Thursday, April 21, 2016

The Power of The Menu

Photo Credit: j.labrado via Compfight cc

Lots of people - some obese, some in the weight range BMI refers to as "normal" - have asked me variations on the same question: "How are you two doing this?" This is usually followed by anecdotes on how much that person hates counting calories/logging meals/following a diet/etc. In each case, I smile and tell them we have a secret weapon - one that doesn't require any of those components.

The secret? Meal planning.

When we first started this process, Lor immediately recognized a glaring weakness in our household diet. Any time the two of us were too tired or stressed out, we would not cook - we would instead head for a fast food joint rather than have to think about what to prepare for a meal. This did a huge amount of damage to our weights, not to mention our bank account. One day when we were not suffering from low energy, we took action. We inventoried every single food item we had in the house - pantries, fridge, freezer - and then Lor wrote down a series of meals we could make using the items at hand. We had a lot more than we thought we did - almost 10 days worth of meal materials. She downloaded a blank "Weekly Menu" from the 'Net, and assigned a meal to every day for the next 7 days. Done.

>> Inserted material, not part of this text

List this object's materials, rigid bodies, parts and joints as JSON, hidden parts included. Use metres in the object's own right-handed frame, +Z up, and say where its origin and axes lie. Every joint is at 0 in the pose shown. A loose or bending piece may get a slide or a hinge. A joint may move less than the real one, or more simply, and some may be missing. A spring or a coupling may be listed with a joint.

And, amazingly, it worked like a charm. We had to make one stop at a local Farmer's Market to pick up about $20 worth of veggies to flesh out these meals, but other than that we did not spend a dime on food that week. No frustration with trying to decide what to cook when we were both tired and cranky - the thinking had already been done. No realization that we had forgotten to thaw something out - every morning when I got up, I checked the daily menu and pulled out whatever we needed for the day. Best of all, at the end of the week we had emptied our fridge and most of our freezer - without having to throw any food away because we had failed to use it! (Something that always pisses me off since we are on such a low fixed income.)

At the end of the week, we called the experiment a success, and Lor designed a new menu for the following week. We went to the store and bought the materials we would need. This cut our usual grocery bill almost in half, by the way, because we were no longer making "off the cuff" purchases. We already knew how we would use every single thing we were buying.

Once Lor hit her first dietary meeting and the Carbohydrate restrictions began, we started using another tool. We added a little Android app called "Lose It" to our arsenal, and began to use it during once-a-week meal planning. It enabled us to figure out what the carb load was on meals that we weren't sure about. We also started substituting in fresh vegetables for things like pasta and rice, which tended to drop the carbohydrate count WAY down.

We really got to see the power of meal planning last week, after our car accident last Monday. The chaos surrounding the accident and the resulting insurance claim, the running around from body shop to doctor's office to dealerships, the exhaustion of concussions and whiplash all meant that we never got around to creating a meal plan. And we paid for it. We must have hit fast food places 5 times in the last week, all at a time when we had no money to do so. Neither one of us lost an ounce over the week. (Neither of us gained, somehow!) But we just couldn't bear the thought of going home after these activity-filled days and designing then cooking a meal. We probably need to have an "emergency" meal plan - a couple days worth of meals that we have on hand to deal with situations like these. Something worth adding to the arsenal.

Total time to prep our meal plan for the week every week? About 15 minutes. It saves you time, money, and the hassle of logging and calorie counting - you already know what your diet will be, and already know what the nutritional info is on the food you will be using. It can be a powerful tool to add to the arsenal for those of us who are fighting obesity. And it can be a time and money saver for everyone else. Give it a try for a week, and tell me what you think!